I need to show that the following integral either converges or diverges.
$$\int_{1}^{\infty}\frac{\ln(x)\cos(x)}{x^2+1}\,{\rm d}x$$
I am fairly certain it converges, but am stuck on showing how.

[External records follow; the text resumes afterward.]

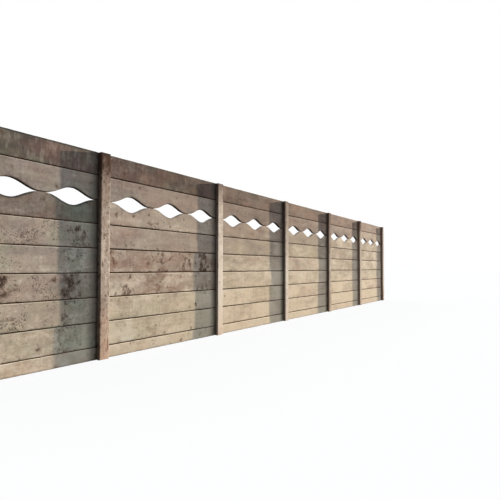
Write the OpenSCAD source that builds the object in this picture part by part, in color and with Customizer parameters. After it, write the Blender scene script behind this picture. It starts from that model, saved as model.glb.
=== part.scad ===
// Precast concrete boundary wall: slotted posts with slabs stacked between them.
// X runs along the wall, Y through it and Z up. The front faces -Y. The origin is
// the middle of the middle post's foot, at ground level.

/* [Run] */
// Number of bays in the run
bays = 6; // [2:2:6]
// Distance from the centre of one post to the next
bay_pitch = 2440; // [1500:10:3000]

/* [Posts] */
// Width of a post, along the wall
post_w = 152; // [130:1:200]
// Depth of a post, through the wall
post_d = 152; // [120:1:200]
// Chamfer on the upright arrises of a post
post_chamfer = 10; // [2:1:16]
// Depth of the slot in each side of a post
slot_depth = 45; // [25:1:55]
// How much a slot opens out from its bottom to its mouth, each side
slot_draft = 3; // [0.5:0.5:6]

/* [Slabs] */
// Thickness of every slab
slab_t = 51; // [40:1:65]
// Height of a plain slab, from one joint to the next
course_h = 305; // [200:1:400]
// Number of plain slabs in a bay, above the ground slab
plain_courses = 5; // [1:1:6]
// Height of the ground slab above ground level
ground_h = 160; // [60:1:300]
// Height of the slab below the openings
lower_wave_h = 295; // [200:1:400]
// Height of the slab above the openings
upper_wave_h = 315; // [200:1:400]
// Height of the slab along the top
top_h = 285; // [150:1:400]
// Bevel along the edges of a slab
slab_bevel = 3; // [1:0.5:6]

/* [Joints between slabs] */
// Height of the open joint between the faces of two slabs
joint_gap = 10; // [3:0.5:14]
// Thickness of the tongue along the top of a slab
tongue_t = 18; // [12:1:22]
// Depth of the groove along the underside of a slab
groove_depth = 10; // [6:0.5:16]

/* [Openings] */
// Number of openings in a bay
waves = 3; // [1:1:4]
// Width of concrete between the tips of two openings
web_w = 83; // [40:1:160]
// Height of half an opening, above or below its middle line
wave_rise = 100; // [50:1:130]
// Flats along one curved edge of an opening
wave_steps = 24; // [12:2:40]

/* [Clearances] */
// Gap between the end of a slab and the bottom of its slot
end_gap = 5; // [1:1:10]
// Gap on each side of a slab at the bottom of its slot
slot_play = 0.3; // [0.1:0.1:2]
// Gap on each side of a tongue in its groove
tongue_play = 2; // [1:0.5:5]
// Gap between the top of a tongue and the groove that rests on it
seat_gap = 0.3; // [0.1:0.1:0.9]

/* [Hidden] */
clear_w = bay_pitch - post_w;
slab_len = clear_w + 2 * (slot_depth - end_gap);
slot_half_w = slab_t / 2 + slot_play;
wave_pitch = clear_w / waves;
wave_len = wave_pitch - web_w;

lower_wave_z = ground_h + plain_courses * course_h;
upper_wave_z = lower_wave_z + lower_wave_h;
top_z = upper_wave_z + upper_wave_h;
wall_h = top_z + top_h;

post_colour = [0.76, 0.69, 0.60];
slab_colour = [0.66, 0.60, 0.52];
top_colour = [0.50, 0.45, 0.42];
ground_colour = [0.58, 0.50, 0.40];

function post_name(n) = str("post_", n);
function bay_name(n, piece) = str("bay_", n, "_", piece);
function post_x(n) = (n - 1 - bays / 2) * bay_pitch;
function bay_x(n) = post_x(n) + bay_pitch / 2;

// Height of an opening's edge above its middle line, at x from its middle
function wave_edge(x) = wave_rise * (1 + cos(360 * x / wave_len)) / 2;
function wave_x(i) = (i / wave_steps - 0.5) * wave_len;

// One quarter of a post's section: its front or back flange on one side
function flange_points(side, face) = [
    [side * (post_w / 2 - slot_depth), face * slot_half_w],
    [side * post_w / 2, face * (slot_half_w + slot_draft)],
    [side * post_w / 2, face * (post_d / 2 - post_chamfer)],
    [side * (post_w / 2 - post_chamfer), face * post_d / 2]
];

function backwards(points) = [for (i = [len(points) - 1:-1:0]) points[i]];

module post(n) {
    color(post_colour)
        translate([post_x(n), 0, 0])
            linear_extrude(wall_h)
                polygon(concat(
                    flange_points(1, 1),
                    backwards(flange_points(-1, 1)),
                    flange_points(-1, -1),
                    backwards(flange_points(1, -1))
                ));
}

// Half of a slab's section on one side of its middle plane, from the bottom up.
// The faces run from the bottom to face_top, and the tongue on to tongue_top.
function half_section(face_top, groove, tongue_top) = concat(
    groove > 0 ? [[0, groove], [tongue_t / 2 + tongue_play, groove]] : [],
    groove > 0 ? [[tongue_t / 2 + tongue_play, 0]] : [[0, 0]],
    [
        [slab_t / 2 - slab_bevel, 0],
        [slab_t / 2, slab_bevel],
        [slab_t / 2, face_top - slab_bevel],
        [slab_t / 2 - slab_bevel, face_top]
    ],
    tongue_top > face_top ? [
        [tongue_t / 2, face_top],
        [tongue_t / 2, tongue_top - slab_bevel],
        [tongue_t / 2 - slab_bevel, tongue_top]
    ] : []
);

function mirrored(points) = [for (p = points) [-p[0], p[1]]];

module slab(h, grooved, tongued) {
    face_top = tongued ? h - joint_gap : h;
    tongue_top = tongued ? h + groove_depth - seat_gap : h;
    side = half_section(face_top, grooved ? groove_depth : 0, tongue_top);
    rotate([90, 0, 90])
        translate([0, 0, -slab_len / 2])
            linear_extrude(slab_len)
                polygon(concat(side, backwards(mirrored(side))));
}

// The openings of one bay, as a row of pointed waves about z = 0
module openings() {
    upper = [for (i = [0:wave_steps]) [wave_x(i), wave_edge(wave_x(i))]];
    lower = [for (i = [wave_steps - 1:-1:1]) [wave_x(i), -wave_edge(wave_x(i))]];
    for (k = [0:waves - 1])
        translate([(k - (waves - 1) / 2) * wave_pitch, slab_t, 0])
            rotate([90, 0, 0])
                linear_extrude(2 * slab_t)
                    polygon(concat(upper, lower));
}

module ground_slab(n) {
    color(ground_colour)
        translate([bay_x(n), 0, 0])
            slab(ground_h, false, true);
}

module plain_slabs(n) {
    color(slab_colour)
        for (i = [0:plain_courses - 1])
            translate([bay_x(n), 0, ground_h + i * course_h])
                slab(course_h, true, true);
}

module lower_wave_slab(n) {
    color(slab_colour)
        translate([bay_x(n), 0, lower_wave_z])
            difference() {
                slab(lower_wave_h, true, false);
                translate([0, 0, lower_wave_h])
                    openings();
            }
}

module upper_wave_slab(n) {
    color(slab_colour)
        translate([bay_x(n), 0, upper_wave_z])
            difference() {
                slab(upper_wave_h, false, true);
                openings();
            }
}

module top_slab(n) {
    color(top_colour)
        translate([bay_x(n), 0, top_z])
            slab(top_h, true, false);
}

for (n = [1:bays + 1]) {
    post(n);
}
for (n = [1:bays]) {
    ground_slab(n);
    plain_slabs(n);
    lower_wave_slab(n);
    upper_wave_slab(n);
    top_slab(n);
}
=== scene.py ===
import math
import random
import bmesh
import bpy
from mathutils import Matrix, Vector, noise


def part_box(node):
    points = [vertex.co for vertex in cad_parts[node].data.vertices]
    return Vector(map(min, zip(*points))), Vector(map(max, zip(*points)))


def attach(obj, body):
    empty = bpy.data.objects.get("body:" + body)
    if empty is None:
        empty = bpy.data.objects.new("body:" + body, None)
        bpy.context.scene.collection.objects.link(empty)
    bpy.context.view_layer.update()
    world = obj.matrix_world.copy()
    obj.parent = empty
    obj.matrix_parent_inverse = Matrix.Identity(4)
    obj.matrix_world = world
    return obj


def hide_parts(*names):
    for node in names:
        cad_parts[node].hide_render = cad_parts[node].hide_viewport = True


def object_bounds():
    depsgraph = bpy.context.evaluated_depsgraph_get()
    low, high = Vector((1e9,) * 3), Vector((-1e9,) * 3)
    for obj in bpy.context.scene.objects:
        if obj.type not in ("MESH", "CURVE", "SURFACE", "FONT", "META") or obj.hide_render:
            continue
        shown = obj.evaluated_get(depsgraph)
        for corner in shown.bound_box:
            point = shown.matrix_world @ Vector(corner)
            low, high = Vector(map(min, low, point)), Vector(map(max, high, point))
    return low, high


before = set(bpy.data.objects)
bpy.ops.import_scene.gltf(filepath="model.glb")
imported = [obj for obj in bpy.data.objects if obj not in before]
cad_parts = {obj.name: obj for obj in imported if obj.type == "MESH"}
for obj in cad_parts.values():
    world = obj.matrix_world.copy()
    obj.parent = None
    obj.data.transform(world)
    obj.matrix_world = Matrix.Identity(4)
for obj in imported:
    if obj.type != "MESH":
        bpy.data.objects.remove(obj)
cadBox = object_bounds()
scene = bpy.context.scene
print("frame loaded:", len(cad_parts), "nodes")

layout = {
    "bays": 6,
    "plainCourses": 5,
    "jointGap": 0.011,  # height of the open joint over a slab
    "tongue": 0.018,  # thickness of the tongue that closes a joint
    "waves": 3,  # openings in a bay
    "waveRise": 0.100,  # half the height of an opening
    "waveWeb": 0.083,  # length of the concrete between two openings
    "webStrip": 0.012,  # how far the joint there runs on into them
    "slotDepth": 0.045,
    "slotHalf": 0.0258,  # half the width of a slot at its bottom
    "slotDraft": 0.003,
    "chamfer": 0.010,  # on the arrises of a post
    "smoothUnder": 14,  # degrees between faces that are shaded as one
}

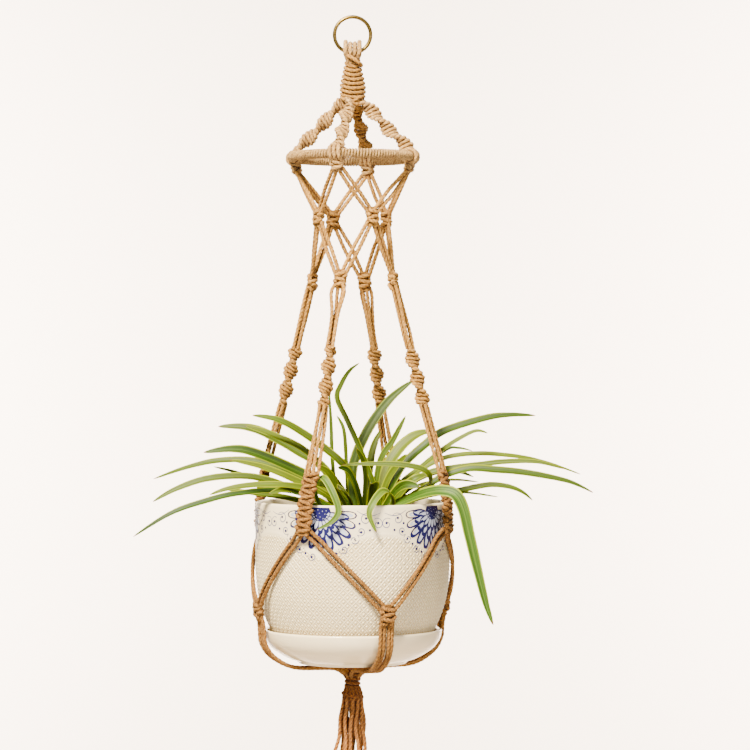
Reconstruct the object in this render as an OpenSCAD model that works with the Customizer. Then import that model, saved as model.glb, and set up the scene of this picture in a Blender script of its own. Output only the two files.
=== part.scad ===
// Hanging knotted-cord planter: a metal ring, a 16-strand knotted hanger with a hoop,
// a glazed pot on a saucer, and a trailing leafy plant. Millimetres, +Z up.
// Origin: where the hook bears, at the inner top of the metal ring.

/* [Ring and cord] */
// Outside diameter of the metal ring
ring_od = 40; // [30:0.5:60]
// Wire thickness of the metal ring
ring_wire = 3.8; // [2.5:0.1:6]
// Cord thickness
cord = 4.6; // [3:0.1:6]

/* [Hanger heights] */
// Bottom of the crown sennit
crown_z = -84; // [-110:1:-70]
// Hoop centre height
hoop_z = -139; // [-170:1:-110]
// Hoop radius to the middle of the tube
hoop_r = 60.5; // [45:0.5:80]
// First row of net knots
row1_z = -200; // [-230:1:-180]
// Second row of net knots
row2_z = -262; // [-290:1:-240]
// Top of the arm twists
twist_top_z = -329; // [-350:1:-310]
// Bottom of the arm twists
twist_end_z = -388; // [-410:1:-370]
// Top of the sennits at the pot rim
sennit_top_z = -452; // [-470:1:-435]
// Bottom of the sennits at the pot rim
sennit_end_z = -512; // [-530:1:-500]
// Cradle knots against the pot
cradle_z = -589; // [-610:1:-570]
// Where the cords are gathered under the saucer
gather_z = -649; // [-680:1:-645]
// Lowest end of the tassel
tassel_end_z = -852; // [-900:1:-760]

/* [Pot and saucer] */
// Pot rim height
rim_z = -483.5; // [-500:0.5:-470]
// Pot radius at the rim
pot_r = 97.2; // [80:0.1:110]
// Pot wall
pot_wall = 4.2; // [3:0.1:8]
// Saucer radius at its rim
saucer_r = 89.5; // [75:0.5:100]
// Saucer rim height
saucer_z = -611; // [-620:1:-600]
// Drain hole radius
drain_r = 7; // [3:0.5:12]

/* [Hidden] */
wr = ring_wire / 2;
ring_r = ring_od / 2 - wr;
ring_c = -(ring_r - wr);
pivot_z = ring_c - ring_r;
cr = cord / 2;
pot_foot_z = -636.9;
floor_z = -637;

jute = [0.80, 0.62, 0.38];
jute_dark = [0.66, 0.47, 0.26];
gold = [0.79, 0.71, 0.48];
ivory = [0.93, 0.90, 0.82];
white = [0.95, 0.93, 0.88];
soil_brown = [0.25, 0.17, 0.11];
leaf_green = [0.43, 0.57, 0.24];
leaf_pale = [0.58, 0.67, 0.38];

// ---- helpers -------------------------------------------------------------
function unit(v) = v / norm(v);
// Azimuth is counted from the front (-Y) towards the left (-X).
function P(az, r, z) = [-r * sin(az), -r * cos(az), z];
function out_dir(az) = [-sin(az), -cos(az), 0];
function side_dir(az) = [-cos(az), sin(az), 0];
function lerp(a, b, t) = a + (b - a) * t;

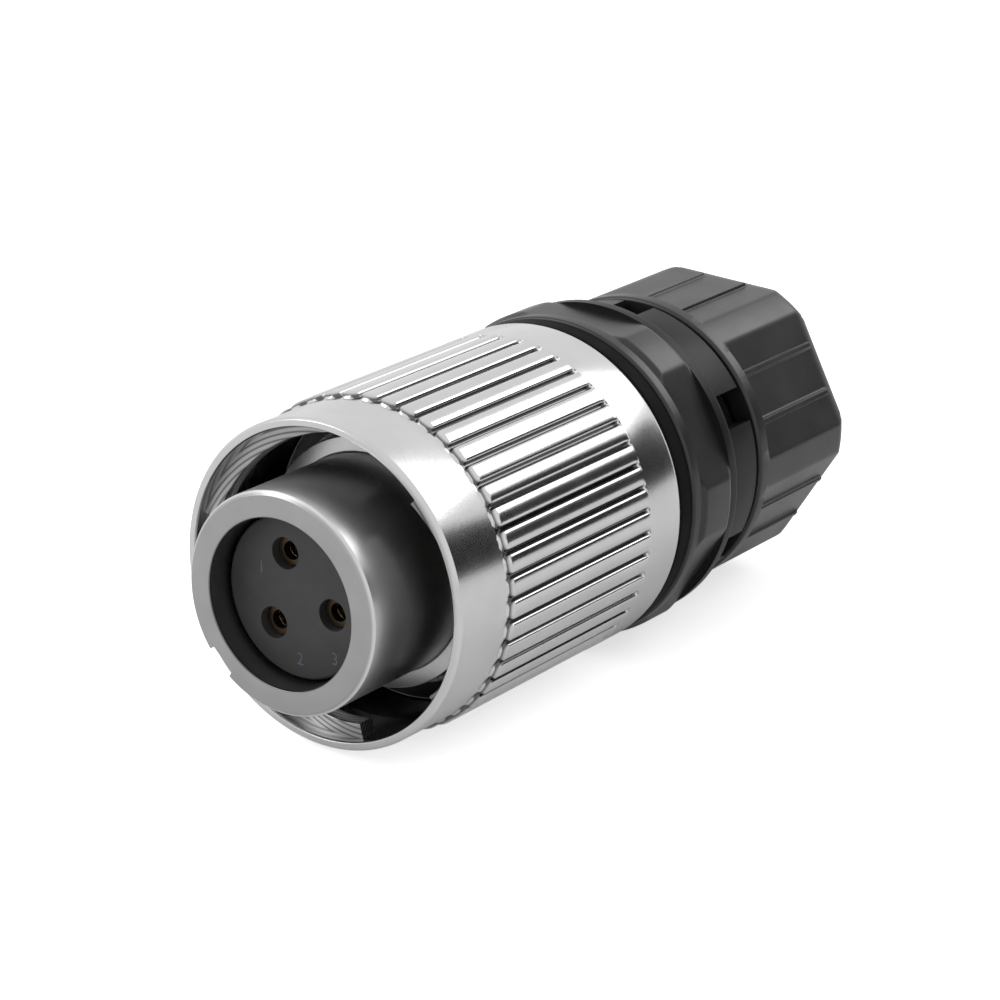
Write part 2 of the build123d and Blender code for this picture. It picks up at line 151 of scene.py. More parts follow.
# Bayonet ledges
LEDGE_COUNT = 3
LEDGE_INNER_R = 11.9
LEDGE_ROOT = 0.15
LEDGE_THICKNESS = 1.6
LEDGE_BEHIND_RIM = 0.9
LEDGE_LEAD = 12.6
LEDGE_SPAN = 95
LEDGE_ANGLE = 165
LEDGE_STEPS = 76

# Rear seal
SEAL_FRONT = front_of("rear_seal")
SEAL_R = radius_of("rear_seal")
SEAL_BORE_R = 12.9

# Back shell
BACK_FRONT = front_of("back_shell")
BACK_BORE_R = 9.03
COLLAR_R = 12.85
HEX_FRONT = rear_of("rear_seal")
HEX_RIM_LENGTH = 1.1
HEX_FLAT_LENGTH = 4.7
HEX_REAR_RIM_LENGTH = 1.2
FLATS_FRONT = HEX_FRONT + HEX_RIM_LENGTH
FLATS_REAR = FLATS_FRONT + HEX_FLAT_LENGTH
HEX_REAR = FLATS_REAR + HEX_REAR_RIM_LENGTH
HEX_FLAT_R = 13.8
HEX_CORNER_R = radius_of("back_shell")
HEX_EDGE_BLEND = 0.12
HEX_CORNER_RUN = 0.5
HEX_RIM_EDGE = 0.1
REAR_TURN = -3
NECK_R = 13.3
NECK_LENGTH = 5.0
SHOULDER = HEX_REAR + NECK_LENGTH
WINDOW_LENGTH = 4.6
WINDOW_HALF_ANGLE = 6.7
WINDOW_FLOOR = 11.0
CAVITY_R = 10.4
CAVITY_CONE_FRONT = 40.1
CAVITY_CONE_REAR = 45.0
CABLE_HOLE_R = 5.5
SPIGOT_R = 10.95
SPIGOT_BORE_R = 8.0
SPIGOT_REAR = rear_of("back_shell")
THREAD_PITCH = 1.5
THREAD_DEPTH = 0.36
THREAD_SINK = 0.12
THREAD_STEPS = 90
THREAD_GAP = 0.8
SPIGOT_ROUND = 0.3

# Gland nut
NUT_FRONT = front_of("gland_nut")
NUT_REAR = rear_of("gland_nut")
NUT_R = radius_of("gland_nut")
NUT_RIM_LENGTH = 1.3
NUT_FLATS_FRONT = NUT_FRONT + NUT_RIM_LENGTH
NUT_FLAT_R = 12.25
NUT_BORE_R = 11.3
NUT_BORE_REAR = rear_of("slip_washer") + FACE_GAP
NUT_CONE_R = 8.8
NUT_EXIT_R = 7.8
NUT_EXIT_LENGTH = 1.5
NUT_REAR_ROUND = 1.3
RIB_ANGLE = 10.3
RIB_HALF_WIDTH = 0.25
RIB_HEIGHT = 0.3
RIB_END_LENGTH = 1.25
RIB_REAR = NUT_REAR - RIB_END_LENGTH
FLAT_RUN_IN = 0.25
FLAT_END_DROP = 0.35


# Mesh helpers

SHARP_ANGLE = 32


def rounded(points, steps=5):
    """Closed profile from (radius, station, corner rounding) triples, as smooth arcs."""
    result = []
    count = len(points)
    for i, (x, y, radius) in enumerate(points):
        corner = Vector((x, y))
        if radius <= 0:
            result.append((x, y))
            continue
        before = Vector(points[i - 1][:2]) - corner
        after = Vector(points[(i + 1) % count][:2]) - corner
        angle = before.angle(after)
        reach = min(radius / math.tan(angle / 2), before.length * 0.48, after.length * 0.48)
        real = reach * math.tan(angle / 2)
        middle = (before.normalized() + after.normalized()).normalized()
        centre = corner + middle * (real / math.sin(angle / 2))
        first = corner + before.normalized() * reach - centre
        last = corner + after.normalized() * reach - centre
        turn = first.angle_signed(last)
        for step in range(steps + 1):
            part = -turn * step / steps
            c, s = math.cos(part), math.sin(part)
            point = centre + Vector((first.x * c - first.y * s, first.x * s + first.y * c))
            result.append((point.x, point.y))
    return result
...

Because $\cos(x)<1$ for all $x$, we know that
$$\frac{\ln(x)\cos(x)}{x^2+1}\leq \frac{\ln(x)}{x^2+1}$$
Help on the next step would be great.
On
$$\left|\frac{\ln x \cos x}{x^2+1}\right|\leq\frac{\ln x}{x^2+1}\leq\frac{x^{0.5}}{x^2}=\frac{1}{x^{1.5}}$$ for for all $x\geq 1$ which means: $$0\leq\int_1^{\infty}\left|\frac{\ln x \cos x}{x^2+1}\right|\leq\int_1^{\infty}\frac{1}{x^{1.5}}$$
By the integral test, $\int_1^{\infty}\frac{1}{x^{1.5}}$ converges since $\sum_{n=1}^{\infty}\frac{1}{n^{1.5}}$ converges ($p$-series with $p>1$) and hence $$\int_1^{\infty}\left|\frac{\ln x \cos x}{x^2+1}\right| \;\text{converges which implies}\int_1^{\infty}\frac{\ln x \cos x}{x^2+1} \;\text{converges}$$.
You are just missing one more piece.
$\frac{\ln x}{x^2+1}<\frac{\sqrt{x}}{x^2+1}\sim\frac{1}{x^{3/2}}$
Since $\ln x$ grows slower than any power of $x$, the integral converges.